Thermal bridging through studs. Wood studs (k ≈ 0.12 W/m·K) conduct heat much faster than fiberglass (k ≈ 0.04). In a typical 2×6 wall at 16" O.C., studs occupy about 25% of the area. The parallel path calculation gives R_effective = 1/(0.75/R_cavity + 0.25/R_stud). With R-19 batts between R-4 studs, you get R_eff ≈ 13–14. Steel studs are worse. This is why continuous exterior insulation exists—it covers the bridges.
My pipe insulation thickness came out to 2 inches, but the supplier only has 1.5 or 2.5—which should I pick?
Usually go thicker (2.5"), but check economics first. More insulation means higher material cost but lower heat loss and operating cost. Calculate the payback: if the extra 0.5" saves $X/year in energy and costs $Y to install, payback = Y/X. For high-temperature steam lines, err thicker—personnel safety matters too. For chilled water, thicker prevents condensation on the jacket surface.
I added 2 inches of insulation to our hot water tank but barely noticed a difference—did I install it wrong?
Check the top and bottom. Heat rises, so the top loses more than the sides. If you only wrapped the cylindrical surface and left the top bare, you might have insulated only 60% of the loss area. Also check for gaps at seams—a 1/4" gap can act like a thermal short circuit. Finally, compare to baseline: a well-insulated modern tank may already have R-12 built in, so adding R-8 externally only improves by 40%.
The critical radius formula gives 0.5 inches, but my pipe is 2 inches OD—does critical radius even matter here?
No, it doesn't matter for your case. Critical radius r_cr = k/h applies to small-diameter pipes where adding insulation initially increases surface area faster than thermal resistance. At 2" OD, you're well past r_cr ≈ 0.5" for typical insulation (k = 0.04, h = 10). Every inch of insulation you add will reduce heat loss. Critical radius is mainly a concern for thin wires and small tubing—anything under about 1" diameter.
My U-value calculation gives 0.28 W/m²·K but code requires 0.25—can I just round down?
Absolutely not. Code inspectors won't accept 0.28 when the limit is 0.25. You need to either add more insulation (maybe go from R-20 to R-23), reduce thermal bridging (add continuous insulation), or improve window specs if they're in the same assembly. The 0.03 difference seems small but represents 12% more heat loss than code allows. Recalculate with specific upgrades until you genuinely hit ≤ 0.25.
I'm designing a freezer wall and keep getting condensation between layers—how do I figure out where the dew point falls?
Calculate interface temperatures through the wall. At each layer boundary, T_interface = T_hot − (R_cumulative/R_total) × ΔT. Then compare each T_interface to the dew point of the warm-side air.

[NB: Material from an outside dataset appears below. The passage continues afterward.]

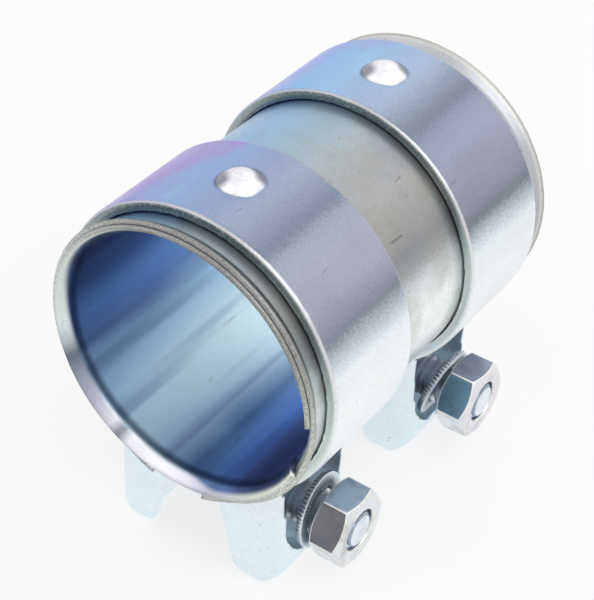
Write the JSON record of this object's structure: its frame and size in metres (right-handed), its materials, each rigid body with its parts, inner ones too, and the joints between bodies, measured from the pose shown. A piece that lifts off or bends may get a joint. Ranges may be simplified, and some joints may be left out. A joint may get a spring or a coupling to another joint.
{
  "type": "exhaust pipe connector",
  "caption": "Zinc-plated steel sleeve that clamps exhaust pipe ends together, with bolted band clamps, nuts and toothed lock washers.",
  "frame": {"origin": "on the sleeve's axis, halfway along its length", "axes": "+Y along the sleeve's axis, +X along the bolts towards their nuts, +Z away from the clamp lugs"},
  "size_m": [0.07, 0.095, 0.0956],
  "materials": {
    "inner_sheet": "satin",
    "outer_sheet": "satin",
    "band_zinc": "satin",
    "bolt_zinc": "satin",
    "nut_zinc": "satin",
    "washer_zinc": "satin"
  },
  "bodies": {
    "connector": {"inner_sleeve": "inner_sheet", "outer_sleeve": "outer_sheet", "front_band": "band_zinc", "rear_band": "band_zinc", "front_bolt": "bolt_zinc", "rear_bolt": "bolt_zinc"},
    "front_washer_body": {"front_washer": "washer_zinc"},
    "front_nut_body": {"front_nut": "nut_zinc"},
    "rear_washer_body": {"rear_washer": "washer_zinc"},
    "rear_nut_body": {"rear_nut": "nut_zinc"}
  },
  "joints": [
    {"name": "front_travel", "type": "slide", "parent": "connector", "child": "front_washer_body", "axis": [1, 0, 0], "range_m": [-0.00675, 0]},
    {"name": "front_nut_turn", "type": "hinge", "parent": "front_washer_body", "child": "front_nut_body", "pos_m": [0.03097, -0.0265, -0.0423], "axis": [1, 0, 0], "range_deg": [-1620.5, 0]},
    {"name": "rear_travel", "type": "slide", "parent": "connector", "child": "rear_washer_body", "axis": [1, 0, 0], "range_m": [-0.00525, 0]},
    {"name": "rear_nut_turn", "type": "hinge", "parent": "rear_washer_body", "child": "rear_nut_body", "pos_m": [0.03097, 0.0265, -0.0423], "axis": [1, 0, 0], "range_deg": [-1260.5, 0]}
  ],
  "couplings": [
    {"joint": "front_nut_turn", "follows": "front_travel", "rad_per_m": 4188.8},
    {"joint": "rear_nut_turn", "follows": "rear_travel", "rad_per_m": 4188.8}
  ]
}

Where T_interface < T_dew, moisture condenses. The fix: put a vapor barrier on the warm side, or rearrange layers so the temperature doesn't cross the dew point inside the wall. In freezer walls, the vapor barrier goes on the warm (outside) face.
My textbook uses R-value in ft²·°F·h/BTU but my software wants SI units—how do I convert without messing up?

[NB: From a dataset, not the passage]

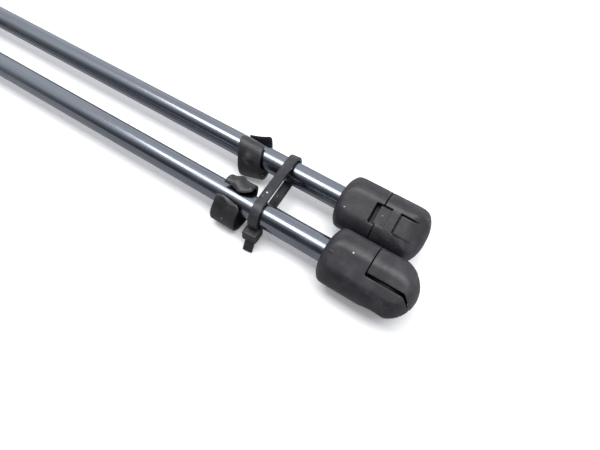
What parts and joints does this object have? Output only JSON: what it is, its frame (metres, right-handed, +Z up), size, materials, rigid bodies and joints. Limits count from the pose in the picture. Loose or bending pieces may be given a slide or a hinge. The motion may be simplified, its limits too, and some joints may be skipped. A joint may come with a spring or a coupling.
{
  "type": "gas strut pair",
  "caption": "Pair of gas struts with plastic ball sockets at both ends, lying side by side, held by a cable tie round the rods, with an open clip on each rod.",
  "frame": {"origin": "under the middle of the pair, on the plane the sockets lie on", "axes": "+X along both struts toward the rod ends, +Y from the near strut to the far strut, +Z up"},
  "size_m": [0.5244, 0.0406, 0.02],
  "materials": {
    "dark_polished_steel": "dark blue-grey case-hardened and polished rod, mirror bright along it with faint handling smears",
    "plain_steel": "plain pressed steel",
    "black_paint": "semi-gloss black paint with light handling scuffs",
    "sintered_alloy": "plain machined light alloy",
    "black_rubber": "matte oiled nitrile rubber",
    "white_guide_plastic": "natural bearing plastic",
    "amber_ring_plastic": "filled PTFE ring",
    "black_socket_plastic": "fine satin grain, mould line, dust specks",
    "black_lock_plastic": "fine satin grain, dust specks",
    "black_clip_plastic": "smooth satin, whitened stress crease",
    "black_tie_nylon": "satin nylon with a ratchet-toothed inner face"
  },
  "bodies": {
    "tied_rods": {"near_piston_rod": "dark_polished_steel", "near_stop_ring": "plain_steel", "near_support_washer": "plain_steel", "near_piston": "sintered_alloy", "near_valve_disc": "plain_steel", "near_rivet_collar": "plain_steel", "near_rod_end_socket": "black_socket_plastic", "far_piston_rod": "dark_polished_steel", "far_stop_ring": "plain_steel", "far_support_washer": "plain_steel", "far_piston": "sintered_alloy", "far_valve_disc": "plain_steel", "far_rivet_collar": "plain_steel", "far_rod_end_socket": "black_socket_plastic", "near_rod_end_lock": "black_lock_plastic", "cable_tie": "black_tie_nylon"},
    "near_ring": {"near_piston_ring": "amber_ring_plastic"},
    "near_cylinder": {"near_pressure_tube": "black_paint", "near_rod_guide": "white_guide_plastic", "near_seal_washer": "plain_steel", "near_rod_seal": "black_rubber", "near_seal_retainer": "plain_steel", "near_end_plug": "sintered_alloy", "near_end_plug_seal": "black_rubber", "near_tube_end_socket": "black_socket_plastic"},
    "near_clip": {"near_rod_clip": "black_clip_plastic"},
    "near_tube_lock": {"near_tube_end_lock": "black_lock_plastic"},
    "far_ring": {"far_piston_ring": "amber_ring_plastic"},
    "far_cylinder": {"far_pressure_tube": "black_paint", "far_rod_guide": "white_guide_plastic", "far_seal_washer": "plain_steel", "far_rod_seal": "black_rubber", "far_seal_retainer": "plain_steel", "far_end_plug": "sintered_alloy", "far_end_plug_seal": "black_rubber", "far_tube_end_socket": "black_socket_plastic"},
    "far_clip": {"far_rod_clip": "black_clip_plastic"},
    "far_tube_lock": {"far_tube_end_lock": "black_lock_plastic"},
    "far_rod_lock": {"far_rod_end_lock": "black_lock_plastic"}
  },
  "joints": [
    {"name": "near_turn", "type": "hinge", "parent": "tied_rods", "child": "near_ring", "pos_m": [0.2532, -0.01025, 0.01003], "axis": [1, 0, 0], "continuous": true},
    {"name": "near_stroke", "type": "slide", "parent": "near_ring", "child": "near_cylinder", "axis": [1, 0, 0], "range_m": [0, 0.15], "stiffness_N_per_m": 40, "springref_m": -0.5},
    {"name": "near_tube_lock_lift", "type": "slide", "parent": "near_cylinder", "child": "near_tube_lock", "axis": [0, -0.5592, 0.829], "range_m": [0, 0.001]},
    {"name": "near_clip_slide", "type": "slide", "parent": "tied_rods", "child": "near_clip", "axis": [1, 0, 0], "range_m": [-0.01, 0.0006]},
    {"name": "far_turn", "type": "hinge", "parent": "tied_rods", "child": "far_ring", "pos_m": [0.2468, 0.01025, 0.01003], "axis": [1, 0, 0], "continuous": true},
    {"name": "far_stroke", "type": "slide", "parent": "far_ring", "child": "far_cylinder", "axis": [1, 0, 0], "range_m": [0, 0.15], "stiffness_N_per_m": 40, "springref_m": -0.5},
    {"name": "far_tube_lock_lift", "type": "slide", "parent": "far_cylinder", "child": "far_tube_lock", "axis": [0, -0.5592, 0.829], "range_m": [0, 0.001]},
    {"name": "far_clip_slide", "type": "slide", "parent": "tied_rods", "child": "far_clip", "axis": [1, 0, 0], "range_m": [-0.01, 0.004]},
    {"name": "far_rod_lock_lift", "type": "slide", "parent": "tied_rods", "child": "far_rod_lock", "axis": [0, -0.5592, 0.829], "range_m": [0, 0.001]}
  ]
}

R_SI = R_IP × 0.1761. So R-19 (IP) = 3.35 m²·K/W. Going the other way, R_IP = R_SI × 5.678. For U-values: U_SI = U_IP × 5.678 (since U = 1/R and the conversion factor inverts). Keep units consistent throughout any calculation—mixing IP and SI in the same formula is the most common error. When in doubt, convert everything to SI at the start and convert back at the end.
I specified mineral wool insulation but the contractor wants to substitute fiberglass—will my R-values change?
Slightly, but probably acceptable. Mineral wool (rock wool) typically has k ≈ 0.035–0.040 W/m·K; fiberglass batts are k ≈ 0.040–0.045. For the same thickness, mineral wool gives 5–15% higher R-value. If your design had margin, fiberglass may still work. If you were tight on code compliance, insist on mineral wool or increase thickness. Also consider: mineral wool is denser, handles moisture better, and has higher fire resistance.
The wall U-value I calculated doesn't match the ASHRAE table for the same construction—what's different?
ASHRAE tables include standard surface films (R_si ≈ 0.12, R_so ≈ 0.03 m²·K/W for still air and 24 km/h wind), air gaps, and thermal bridging corrections. If you only summed layer resistances without surface films, you're missing about R-0.15 total. If you ignored framing, you're overestimating R by 15–25%. ASHRAE values represent whole-assembly performance including these effects. Match your assumptions to theirs for comparison.
I'm getting different answers for the same pipe insulation problem using flat-wall vs. cylindrical formulas—which is right?
Cylindrical is right for pipes. The flat-wall formula R = L/(k×A) assumes constant cross-sectional area, but a cylindrical shell has area that increases with radius. The correct formula is R = ln(r₂/r₁)/(2πkL). For thin insulation on large pipes (r₂/r₁ < 1.5), flat-wall is close enough. For thick insulation on small pipes (r₂/r₁ > 2), the error exceeds 20%. Always use cylindrical for pipes under 6" diameter with more than 1" insulation.